Whisky sales in the Middle East increased nearly 20 percent per annum between 2007 and 2012, according to the latest industry figures.
The 'Global market review of malt whisky - forecasts to 2018', which was compiled by the International Wine & Spirit Research (IWSR) and Just-drinks.com, found 72,300 nine-litre cases of whisky was sold in the Middle East in 2012.
This is compared to 30,850 in 2007, representing a five year increase of 134 percent, or an average compound growth of 18.6 percent per annum.
This compares to an average of 7 percent per annum globally across the same period.
Glasgow-based firm the Edrington Group, which produces Scotch whisky brands The Famous Grouse, Cutty Sark and The Macallan, has picked up on this trend and last year announced a significant expansion of its international distribution network, taking control of operations that span three continents.
During 2014, Edrington will establish new sales, marketing and distribution companies in the US, South East Asia and the Middle East. Collectively, these markets currently account for 26 percent of its total sales.

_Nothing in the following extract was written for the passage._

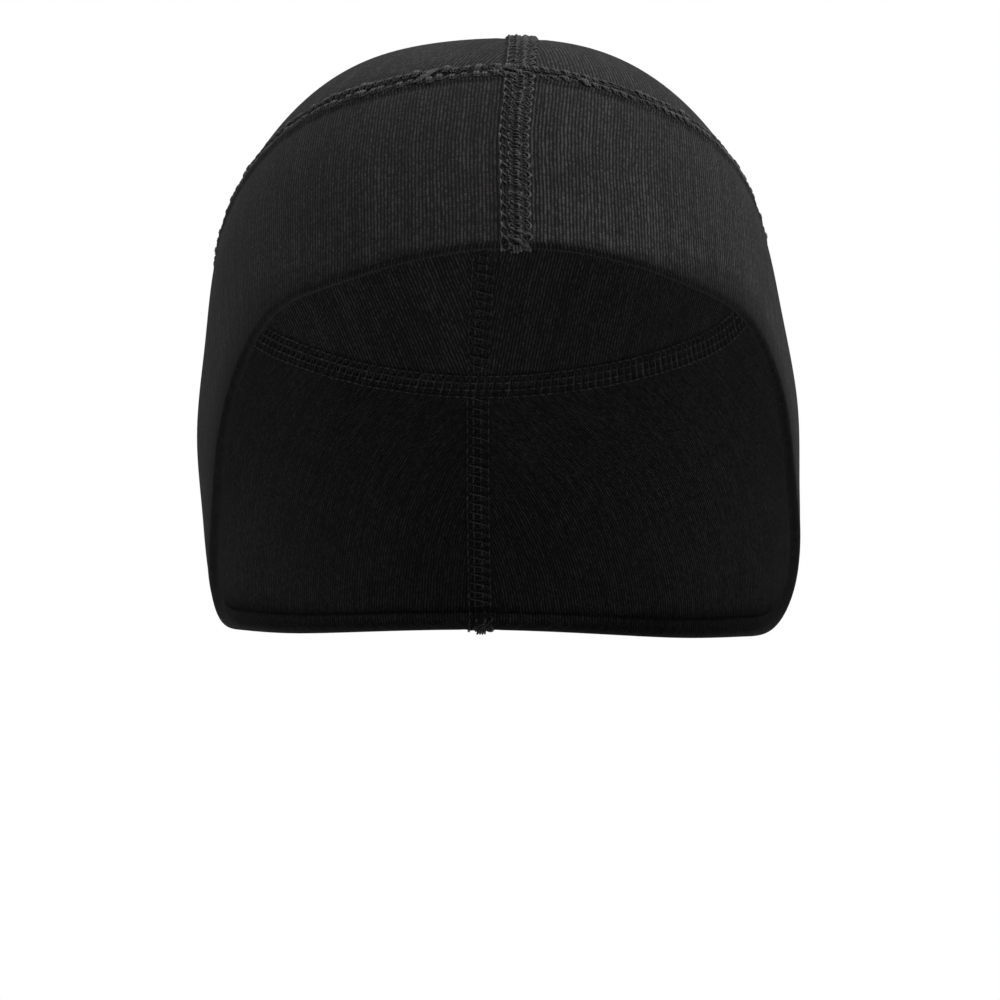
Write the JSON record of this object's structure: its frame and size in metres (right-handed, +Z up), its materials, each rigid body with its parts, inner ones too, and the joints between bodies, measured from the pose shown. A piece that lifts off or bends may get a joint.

Edrington Group director of malts Ken Grier said: “Nobody could have seen a single malt boom as sustained as this. We have confidence that this will continue. That is based on the expectation of continuing growth in established markets and the likelihood of developing and opening up new markets like India, China, parts of Latin America, the Middle East and South East Asia. There is so much potential everywhere that you look. If India alone opened up in a significant way then there simply would not be enough whisky. We are preparing for that day.”
Up until 2012, Dubai was home to the world’s most expensive cocktail – the Burj al Arab Skyview Bar’s 27.321 – which cost £4,632 ($7,702) and is made from Macallan 55-year-old single malt natural colour whisky, exclusively produced dried fruit bitters and homemade passion fruit sugar.
The record-breaking cocktail is served over ice cubes made of water from the Macallan distillery in Scotland, along with an oak stirrer made from a Macallan Cask. It is then presented in a Baccarat 18-karat gold glass, which the buyer gets to take home.
However, in 2012 a UK-based cocktail maker claimed he has set a new world record, dethroning the Burj al Arab’s title. Salvatore Calabrese, based at the Playboy Club London, said Salvatore's Legacy, made using ingredients dating back to before American independence and the French Revolution, would cost £5,500 per glass.